[start of Material shown]

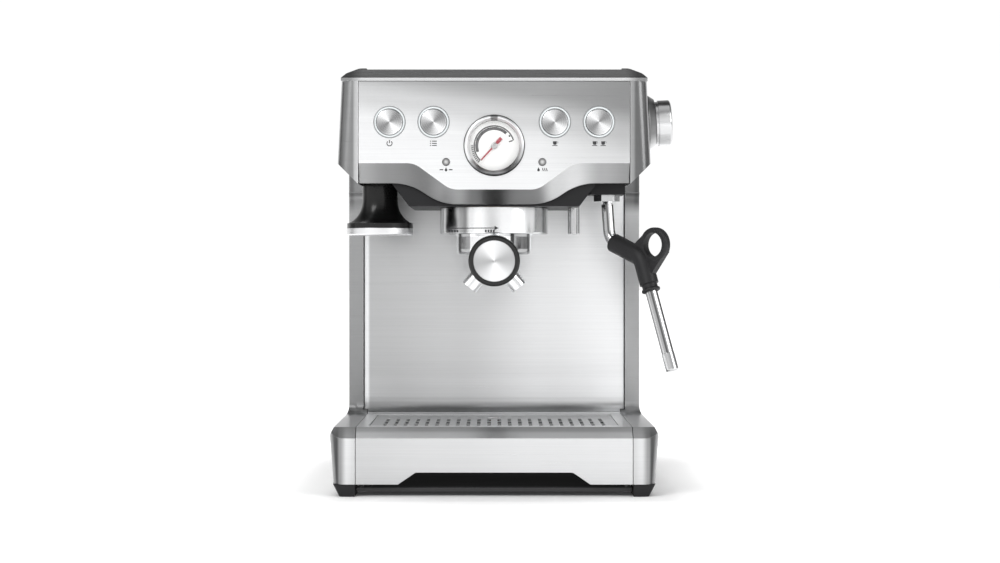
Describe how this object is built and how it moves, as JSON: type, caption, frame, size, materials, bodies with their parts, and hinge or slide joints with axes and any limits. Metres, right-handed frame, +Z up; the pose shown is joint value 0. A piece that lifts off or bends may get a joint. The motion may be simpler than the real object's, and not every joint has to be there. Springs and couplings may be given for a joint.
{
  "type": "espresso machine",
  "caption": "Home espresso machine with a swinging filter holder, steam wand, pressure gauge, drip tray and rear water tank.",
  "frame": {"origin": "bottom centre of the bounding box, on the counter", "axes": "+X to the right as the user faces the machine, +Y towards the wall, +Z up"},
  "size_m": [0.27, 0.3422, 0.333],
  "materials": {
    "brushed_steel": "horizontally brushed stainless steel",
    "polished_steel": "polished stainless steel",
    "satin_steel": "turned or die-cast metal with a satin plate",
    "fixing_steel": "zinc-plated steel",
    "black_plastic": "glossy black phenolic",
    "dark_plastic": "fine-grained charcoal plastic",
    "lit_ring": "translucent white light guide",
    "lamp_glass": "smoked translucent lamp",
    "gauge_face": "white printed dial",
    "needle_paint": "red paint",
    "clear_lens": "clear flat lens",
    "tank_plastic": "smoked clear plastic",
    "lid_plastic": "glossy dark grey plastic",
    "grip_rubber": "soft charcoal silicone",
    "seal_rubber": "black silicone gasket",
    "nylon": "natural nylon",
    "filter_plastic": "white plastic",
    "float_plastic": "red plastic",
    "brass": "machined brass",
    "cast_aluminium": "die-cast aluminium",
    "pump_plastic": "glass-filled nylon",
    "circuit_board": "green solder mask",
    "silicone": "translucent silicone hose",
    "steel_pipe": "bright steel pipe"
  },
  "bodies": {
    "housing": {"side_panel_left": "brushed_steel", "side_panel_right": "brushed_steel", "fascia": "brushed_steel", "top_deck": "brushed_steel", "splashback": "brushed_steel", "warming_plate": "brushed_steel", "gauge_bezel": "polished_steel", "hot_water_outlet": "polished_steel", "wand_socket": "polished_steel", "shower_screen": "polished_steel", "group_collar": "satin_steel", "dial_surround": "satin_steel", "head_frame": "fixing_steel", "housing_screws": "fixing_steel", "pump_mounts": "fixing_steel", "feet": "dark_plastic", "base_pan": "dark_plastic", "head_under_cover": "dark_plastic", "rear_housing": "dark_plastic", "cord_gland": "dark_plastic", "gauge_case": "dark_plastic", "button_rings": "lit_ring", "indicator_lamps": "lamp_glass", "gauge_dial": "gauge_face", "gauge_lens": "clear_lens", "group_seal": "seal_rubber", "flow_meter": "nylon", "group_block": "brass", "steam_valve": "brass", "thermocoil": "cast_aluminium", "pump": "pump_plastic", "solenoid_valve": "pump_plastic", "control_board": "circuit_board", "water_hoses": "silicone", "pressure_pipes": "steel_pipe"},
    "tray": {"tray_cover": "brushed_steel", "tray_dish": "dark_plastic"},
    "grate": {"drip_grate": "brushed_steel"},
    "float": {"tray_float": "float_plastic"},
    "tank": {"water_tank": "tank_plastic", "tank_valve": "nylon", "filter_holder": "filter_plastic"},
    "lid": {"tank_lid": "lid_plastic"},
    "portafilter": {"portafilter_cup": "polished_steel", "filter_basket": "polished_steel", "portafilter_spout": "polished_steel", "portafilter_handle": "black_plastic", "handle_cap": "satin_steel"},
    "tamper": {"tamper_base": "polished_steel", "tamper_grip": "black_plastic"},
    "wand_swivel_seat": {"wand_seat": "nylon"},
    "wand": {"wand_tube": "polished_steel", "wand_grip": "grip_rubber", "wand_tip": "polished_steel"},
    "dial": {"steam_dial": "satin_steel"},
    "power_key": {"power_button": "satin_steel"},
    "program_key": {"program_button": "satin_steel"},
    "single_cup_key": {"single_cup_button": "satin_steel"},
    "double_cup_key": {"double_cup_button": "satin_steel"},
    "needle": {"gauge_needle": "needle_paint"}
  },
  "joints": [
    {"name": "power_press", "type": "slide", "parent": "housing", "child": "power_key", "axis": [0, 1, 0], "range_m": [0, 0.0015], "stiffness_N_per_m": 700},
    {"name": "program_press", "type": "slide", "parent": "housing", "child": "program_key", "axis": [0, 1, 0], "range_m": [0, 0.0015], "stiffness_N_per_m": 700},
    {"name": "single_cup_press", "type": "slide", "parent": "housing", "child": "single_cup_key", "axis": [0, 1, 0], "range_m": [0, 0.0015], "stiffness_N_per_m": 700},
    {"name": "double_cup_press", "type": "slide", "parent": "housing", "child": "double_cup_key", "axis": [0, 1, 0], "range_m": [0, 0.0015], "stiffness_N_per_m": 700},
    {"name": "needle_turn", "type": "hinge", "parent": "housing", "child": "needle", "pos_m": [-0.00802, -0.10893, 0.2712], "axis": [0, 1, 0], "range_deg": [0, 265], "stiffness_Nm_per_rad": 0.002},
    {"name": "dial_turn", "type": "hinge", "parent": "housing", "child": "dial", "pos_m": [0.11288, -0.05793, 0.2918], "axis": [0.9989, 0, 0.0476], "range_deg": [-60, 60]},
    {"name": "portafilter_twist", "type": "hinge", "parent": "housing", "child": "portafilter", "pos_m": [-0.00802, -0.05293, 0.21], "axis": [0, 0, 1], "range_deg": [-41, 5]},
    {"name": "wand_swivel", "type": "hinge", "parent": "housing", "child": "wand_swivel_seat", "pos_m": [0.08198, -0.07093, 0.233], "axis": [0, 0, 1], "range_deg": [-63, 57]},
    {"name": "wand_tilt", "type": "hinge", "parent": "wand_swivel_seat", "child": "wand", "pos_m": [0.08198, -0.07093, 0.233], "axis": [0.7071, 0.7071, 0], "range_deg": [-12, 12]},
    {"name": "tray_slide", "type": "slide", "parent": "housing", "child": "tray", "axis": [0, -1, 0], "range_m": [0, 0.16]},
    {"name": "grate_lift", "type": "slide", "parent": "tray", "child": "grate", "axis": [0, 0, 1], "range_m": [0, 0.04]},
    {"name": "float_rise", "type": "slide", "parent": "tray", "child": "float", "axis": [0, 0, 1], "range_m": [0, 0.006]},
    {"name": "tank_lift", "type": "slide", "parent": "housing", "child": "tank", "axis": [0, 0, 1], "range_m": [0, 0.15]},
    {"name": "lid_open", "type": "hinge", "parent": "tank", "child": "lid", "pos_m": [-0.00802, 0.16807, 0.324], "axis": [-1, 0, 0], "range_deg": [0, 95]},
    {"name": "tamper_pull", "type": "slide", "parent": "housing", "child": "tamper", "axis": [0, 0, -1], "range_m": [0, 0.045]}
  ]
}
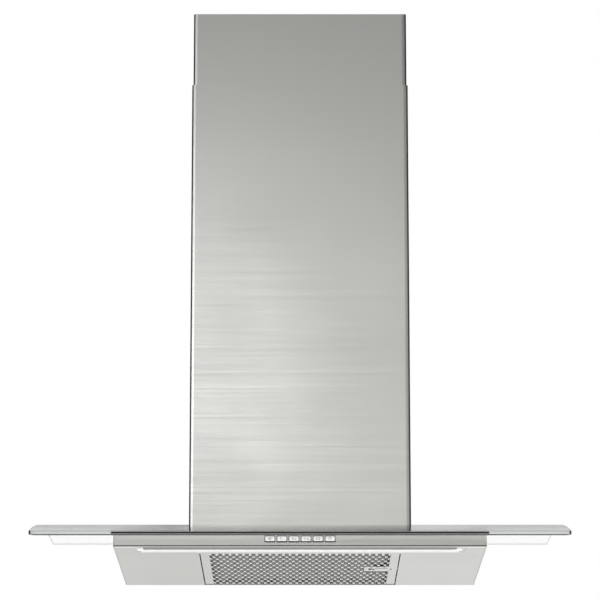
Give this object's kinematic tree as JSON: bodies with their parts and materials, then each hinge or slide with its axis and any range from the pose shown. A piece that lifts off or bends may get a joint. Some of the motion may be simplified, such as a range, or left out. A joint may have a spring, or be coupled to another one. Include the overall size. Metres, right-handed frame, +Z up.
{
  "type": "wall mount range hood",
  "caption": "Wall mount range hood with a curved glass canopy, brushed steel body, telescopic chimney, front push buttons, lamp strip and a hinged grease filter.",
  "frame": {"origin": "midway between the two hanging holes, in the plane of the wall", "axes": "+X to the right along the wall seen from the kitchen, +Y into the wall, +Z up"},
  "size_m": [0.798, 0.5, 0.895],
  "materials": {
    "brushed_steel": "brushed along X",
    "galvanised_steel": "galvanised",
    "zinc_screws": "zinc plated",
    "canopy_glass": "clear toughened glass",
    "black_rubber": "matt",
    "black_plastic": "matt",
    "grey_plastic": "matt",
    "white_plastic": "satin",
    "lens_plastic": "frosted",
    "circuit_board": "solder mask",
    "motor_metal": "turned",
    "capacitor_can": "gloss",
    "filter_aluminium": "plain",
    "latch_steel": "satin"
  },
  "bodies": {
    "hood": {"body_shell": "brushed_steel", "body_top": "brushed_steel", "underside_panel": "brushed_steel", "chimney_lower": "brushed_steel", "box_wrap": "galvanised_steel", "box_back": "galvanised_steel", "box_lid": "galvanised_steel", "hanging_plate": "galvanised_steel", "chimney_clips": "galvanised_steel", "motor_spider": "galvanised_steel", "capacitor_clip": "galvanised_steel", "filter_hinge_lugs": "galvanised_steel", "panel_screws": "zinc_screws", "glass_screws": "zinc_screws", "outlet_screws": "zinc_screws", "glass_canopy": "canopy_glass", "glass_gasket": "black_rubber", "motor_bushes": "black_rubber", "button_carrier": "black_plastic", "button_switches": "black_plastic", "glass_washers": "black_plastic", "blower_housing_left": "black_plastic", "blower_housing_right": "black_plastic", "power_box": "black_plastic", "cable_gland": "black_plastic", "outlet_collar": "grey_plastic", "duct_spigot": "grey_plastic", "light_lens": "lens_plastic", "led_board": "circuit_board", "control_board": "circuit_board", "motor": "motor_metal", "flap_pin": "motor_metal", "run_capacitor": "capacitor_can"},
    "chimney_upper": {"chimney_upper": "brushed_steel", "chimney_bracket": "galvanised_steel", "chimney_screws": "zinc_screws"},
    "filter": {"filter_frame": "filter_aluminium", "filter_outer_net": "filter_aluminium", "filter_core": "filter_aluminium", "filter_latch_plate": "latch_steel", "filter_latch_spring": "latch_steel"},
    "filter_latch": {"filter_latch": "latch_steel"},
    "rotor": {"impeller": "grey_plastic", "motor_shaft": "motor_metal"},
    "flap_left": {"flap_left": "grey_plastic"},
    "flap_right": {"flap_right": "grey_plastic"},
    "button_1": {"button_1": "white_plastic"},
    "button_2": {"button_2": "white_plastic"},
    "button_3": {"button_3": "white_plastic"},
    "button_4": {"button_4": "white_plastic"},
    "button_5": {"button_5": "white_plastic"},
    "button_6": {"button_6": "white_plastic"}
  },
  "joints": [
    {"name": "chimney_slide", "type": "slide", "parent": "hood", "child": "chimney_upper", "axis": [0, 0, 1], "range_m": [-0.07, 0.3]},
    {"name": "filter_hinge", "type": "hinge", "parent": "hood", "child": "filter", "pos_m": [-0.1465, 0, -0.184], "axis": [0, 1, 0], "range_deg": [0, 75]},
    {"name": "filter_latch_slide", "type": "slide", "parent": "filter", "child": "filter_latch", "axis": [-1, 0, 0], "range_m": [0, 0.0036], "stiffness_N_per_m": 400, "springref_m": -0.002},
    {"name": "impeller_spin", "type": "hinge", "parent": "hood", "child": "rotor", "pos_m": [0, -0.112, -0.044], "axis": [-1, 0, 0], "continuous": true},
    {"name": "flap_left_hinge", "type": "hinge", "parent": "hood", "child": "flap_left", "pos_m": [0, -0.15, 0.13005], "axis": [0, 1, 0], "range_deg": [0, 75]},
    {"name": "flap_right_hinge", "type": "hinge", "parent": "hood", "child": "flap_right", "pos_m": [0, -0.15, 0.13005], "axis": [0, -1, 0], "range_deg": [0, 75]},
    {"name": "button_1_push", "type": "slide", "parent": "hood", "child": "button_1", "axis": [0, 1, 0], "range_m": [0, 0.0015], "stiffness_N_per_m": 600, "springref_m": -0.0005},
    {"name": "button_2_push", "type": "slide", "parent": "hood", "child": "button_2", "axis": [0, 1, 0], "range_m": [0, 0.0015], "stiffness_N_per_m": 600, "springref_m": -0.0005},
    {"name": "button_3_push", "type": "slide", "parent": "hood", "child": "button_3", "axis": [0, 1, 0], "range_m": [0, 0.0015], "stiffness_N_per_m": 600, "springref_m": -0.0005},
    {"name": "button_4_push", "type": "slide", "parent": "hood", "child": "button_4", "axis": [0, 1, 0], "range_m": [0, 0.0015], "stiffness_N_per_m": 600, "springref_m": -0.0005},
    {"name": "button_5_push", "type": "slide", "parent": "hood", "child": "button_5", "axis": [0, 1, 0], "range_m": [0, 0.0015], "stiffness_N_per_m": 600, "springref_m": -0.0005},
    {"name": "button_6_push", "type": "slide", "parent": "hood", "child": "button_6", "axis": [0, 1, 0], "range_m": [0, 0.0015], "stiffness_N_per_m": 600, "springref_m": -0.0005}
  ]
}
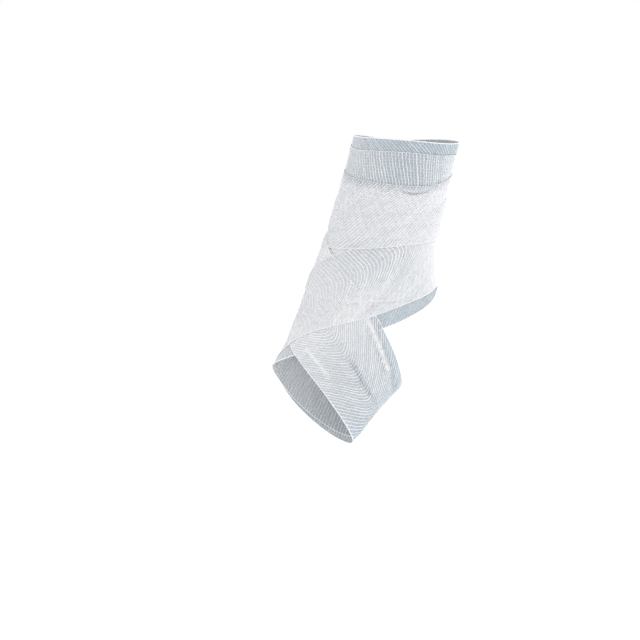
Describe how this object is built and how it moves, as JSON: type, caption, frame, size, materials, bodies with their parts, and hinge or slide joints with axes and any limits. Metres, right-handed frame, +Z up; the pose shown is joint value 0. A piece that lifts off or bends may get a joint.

[end of Material shown]

▸ **Objective**
Which lines above contain the word "from"? Copy each of them.

▸ **Final result**
Give this object's kinematic tree as JSON: bodies with their parts and materials, then each hinge or slide with its axis and any range from the pose shown. A piece that lifts off or bends may get a joint. Some of the motion may be simplified, such as a range, or left out. A joint may have a spring, or be coupled to another one. Include the overall size. Metres, right-handed frame, +Z up.
  "frame": {"origin": "midway between the two hanging holes, in the plane of the wall", "axes": "+X to the right along the wall seen from the kitchen, +Y into the wall, +Z up"},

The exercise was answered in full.